**WHAT YOU WILL DO**. Each line below should be reproduced without any alteration.

**DATA**.
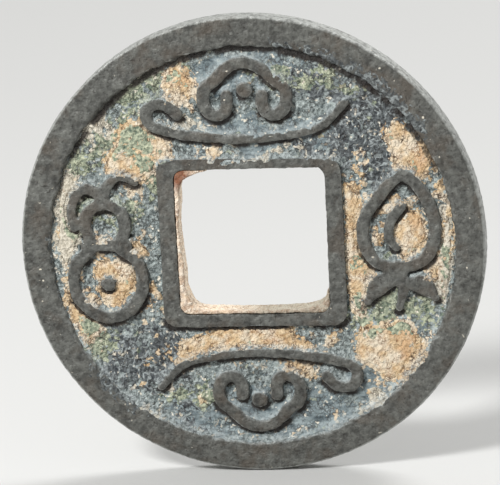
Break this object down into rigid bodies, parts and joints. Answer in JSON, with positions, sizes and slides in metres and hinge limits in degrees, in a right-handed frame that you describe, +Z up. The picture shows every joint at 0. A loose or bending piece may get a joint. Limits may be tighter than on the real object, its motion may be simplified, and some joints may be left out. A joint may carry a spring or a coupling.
{
  "type": "charm coin",
  "caption": "Round cast bronze charm coin with a square hole, a raised rim and collar on each face, raised scroll ornament on the obverse and dry earth in its recesses.",
  "frame": {"origin": "centre of the coin's round outline and the middle of its thickness; the middle of the square hole lies 0.26 mm above it", "axes": "+Z up across the coin, which stands on its rim as pictured; the hole runs along Y; the obverse faces -Y; +X is to the right as the obverse is seen"},
  "size_m": [0.025, 0.0016, 0.025],
  "materials": {
    "bronze": "dark brown-grey bronze patina, worn lighter on its edges",
    "field_patina": "bronze under blue-grey and green mineral crust",
    "earth": "dry ochre burial earth, granular",
    "pale_earth": "dry cream burial earth, granular"
  },
  "bodies": {
    "root": {"web": "field_patina", "obverse_rim": "bronze", "reverse_rim": "bronze", "obverse_collar": "bronze", "reverse_collar": "bronze", "upper_cloud_head": "bronze", "upper_cloud_tail": "bronze", "upper_cloud_pearl": "bronze", "lower_cloud_head": "bronze", "lower_cloud_tail": "bronze", "lower_cloud_pearl": "bronze", "gourd_outline": "bronze", "gourd_seed": "bronze", "peach_outline": "bronze", "peach_crease": "bronze", "earth_under_hole": "earth", "earth_right_of_hole": "earth", "earth_upper_right": "earth", "earth_lower_right": "earth", "earth_upper_left": "earth", "earth_top_left": "earth", "earth_lower_left": "earth", "earth_in_gourd": "earth", "earth_in_peach": "earth", "earth_right_edge": "pale_earth", "earth_left_edge": "pale_earth", "earth_hole_lining": "pale_earth"}
  },
  "joints": []
}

**SOLUTION TO THIS TASK**.
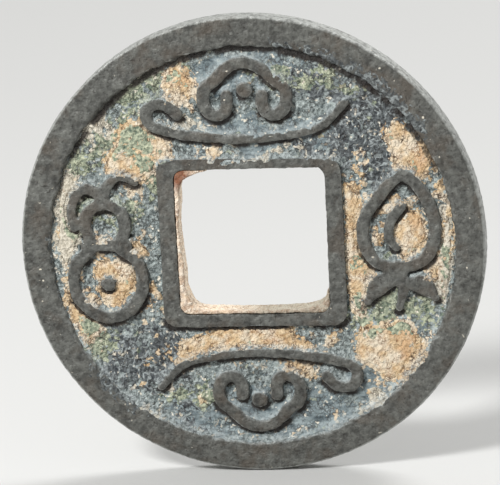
Break this object down into rigid bodies, parts and joints. Answer in JSON, with positions, sizes and slides in metres and hinge limits in degrees, in a right-handed frame that you describe, +Z up. The picture shows every joint at 0. A loose or bending piece may get a joint. Limits may be tighter than on the real object, its motion may be simplified, and some joints may be left out. A joint may carry a spring or a coupling.
{
  "type": "charm coin",
  "caption": "Round cast bronze charm coin with a square hole, a raised rim and collar on each face, raised scroll ornament on the obverse and dry earth in its recesses.",
  "frame": {"origin": "centre of the coin's round outline and the middle of its thickness; the middle of the square hole lies 0.26 mm above it", "axes": "+Z up across the coin, which stands on its rim as pictured; the hole runs along Y; the obverse faces -Y; +X is to the right as the obverse is seen"},
  "size_m": [0.025, 0.0016, 0.025],
  "materials": {
    "bronze": "dark brown-grey bronze patina, worn lighter on its edges",
    "field_patina": "bronze under blue-grey and green mineral crust",
    "earth": "dry ochre burial earth, granular",
    "pale_earth": "dry cream burial earth, granular"
  },
  "bodies": {
    "root": {"web": "field_patina", "obverse_rim": "bronze", "reverse_rim": "bronze", "obverse_collar": "bronze", "reverse_collar": "bronze", "upper_cloud_head": "bronze", "upper_cloud_tail": "bronze", "upper_cloud_pearl": "bronze", "lower_cloud_head": "bronze", "lower_cloud_tail": "bronze", "lower_cloud_pearl": "bronze", "gourd_outline": "bronze", "gourd_seed": "bronze", "peach_outline": "bronze", "peach_crease": "bronze", "earth_under_hole": "earth", "earth_right_of_hole": "earth", "earth_upper_right": "earth", "earth_lower_right": "earth", "earth_upper_left": "earth", "earth_top_left": "earth", "earth_lower_left": "earth", "earth_in_gourd": "earth", "earth_in_peach": "earth", "earth_right_edge": "pale_earth", "earth_left_edge": "pale_earth", "earth_hole_lining": "pale_earth"}
  },
  "joints": []
}